When you start dating somebody new, ask him what his comfort zone is regarding your activism, and either respect the boundaries he needs or be honest if you can't or won't. If you come to see a relationship as a party of two, each of whose needs matter, there's a good chance you'll find a guy who'll at least be there to bail you out of jail -- maybe for years to come -- until you two finally retire to the country to run a lentil rescue. (Some say they scream when you drop 'em in boiling water.)
I'm dating a guy who's in the neighborhood of perfect. The problem is his nose. He picks it. Semi-frequently. He isn't doing major digging, just more inner nostril scraping than I'm comfortable with. I don't want to tell him he's grossing me out, but I also can't deal with witnessing regular daily nose-picking.
--Yuck
If you're inspired to buy something for your new boyfriend to wear, it should be a sweater that shows off his broad shoulders, not a nose guard to keep his finger from scampering up to Booger Hollow. If his excavations aren't largely absent-minded, chances are he has some rationalization, like that it doesn't count as nose-picking unless it involves more than a half-inch of finger. Well, it counts for you, and you need to let him know. To send the message with a minimum of humiliation, wait till you catch him in action, and use a light touch: "Checking that nobody's made off with your sinuses?" or "Do you store passwords up there?" This should be one of those cases in which a guy is quick to take the hint -- lest you be too grossed out to have sex with him. Sure, when you're dating somebody, you want to know what's going on in their head, but you really don't want to see them up there rooting around for it.

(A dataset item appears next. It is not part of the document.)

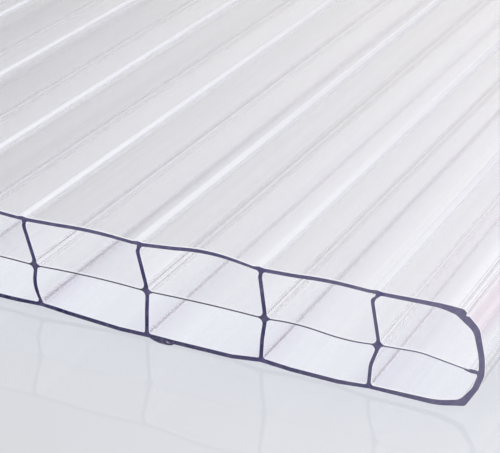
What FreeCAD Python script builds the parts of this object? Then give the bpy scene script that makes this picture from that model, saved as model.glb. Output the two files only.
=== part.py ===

On a business trip, I drank WAY too much with some work friends and ended up kissing a random girl I met at a bar, despite my having a girlfriend I love very much. I feel horrible. Until now, I'd never cheated on a woman. Is it crazy to want to tell my girlfriend? It was kissing only, and I never saw the girl again. Plus, I barely remember it. I am planning on proposing soon and don't want us to have any secrets.
--Ashamed
Honesty is not the best policy. Judicious honesty is. That's the kind of honesty that keeps you from telling your girlfriend that her mom is a shrill harpy, her best friend has amazing boobs, and you actually haven't stopped peeing in the shower.
Getting away with something might feel good in the moment, but in time, it goes over like itchy underwear. Ruining the drunken make-out fun is one of the evolutionary underpinnings of human society, our evolved fairness-monitoring system that made it possible for us to live cooperatively in groups. This system is basically an internal accounting department, tracking who owes what to whom and using our emotions as the enforcer. When somebody's chumping us, say, by not putting in their fair share of work, we're goaded into getting mad (and then getting things even). Conversely, we feel guilty and long to right the balance when we're the one breaking some agreement (like by treating monogamy as if it comes with days off for national holidays and photocopier sales expos).
But is letting your girlfriend in on your lips' browser history the right thing to do? Maybe; maybe not. Chances are, you tell yourself that you'd be confessing for your girlfriend's benefit, that she deserves to know. Well, maybe she deserves to not know. Maybe what's really driving your desire to confess is the weight on your conscience and how telling will lessen your load. Sorry -- you did the making out; maybe you should be hauling around the unsettling feeling about it. (Think of it as your pet anvil.)
What should determine whether you tell your girlfriend is why you kissed the girl and whether the past is a harbinger of what's to come. If you're a bad bet for remaining faithful, disclose this so your girlfriend can decide whether it's worth it to her to put herself in harm's way. If, however, this was a drunken one-time thing, why cause her unnecessary worry and pain? Keep your big wandering yap shut and lighten your guiltload by doing what you would've if you had told her -- making amends. Do kind acts for people in need and basically be a fantastic boyfriend to her. (Be careful not to go noticeably overboard. A dozen roses on some random Tuesday is "Oh, you shouldn't have"; 100 is "Wait...what the hell did you do?")
And finally, to ensure that this remains a one-time event, come up with some standards of bar-time engagement for yourself, like maybe that you need to switch to Shirley Temples after two beers. This way, you'll be prepared to act like somebody's boyfriend when temptation sidles up to you at the bar. (There's a reason they call it "sloppy drunk" and not "making wise relationship decisions" drunk.)
I just started dating a sweet guy who loves taking me to nice restaurants. (He knows I can't afford restaurants, because I'm in grad school.) Well, he's not rich, either, but when the waiter pushes sparkling water, he always says yes, and the same goes for cappuccinos, desserts, side dishes -- all the extras. It's lovely enough that he treats me to dinner; I don't want him to go broke doing it.
--Frugal
A guy on a date is in a tough position when the waiter comes over and essentially asks, "Can I offer you some sparkling water this evening, or will you be drinking out of the faucet like a dog?"
Sometimes a guy will say yes to all the extras because he is a foodie and likes to have the deluxe experience. But the average guy is just afraid of coming off cheap, making him easy prey for every waiter upsell in the book. The woman he's with can counter this by being the one to lead with the frugalities, like "Tap water works fine for me!" and "I actually don't eat that much...I'll just have the entree," when the waiter pushes the caviar-dotted baby vegetables watered with the tears of Tibetan monks. If you do this, you'll reassure the guy that he's the big draw for you and not the free dinners -- perhaps allowing him to devote his attention to you instead of checking his phone to see whether the bank has cleared the security deposit for your desserts.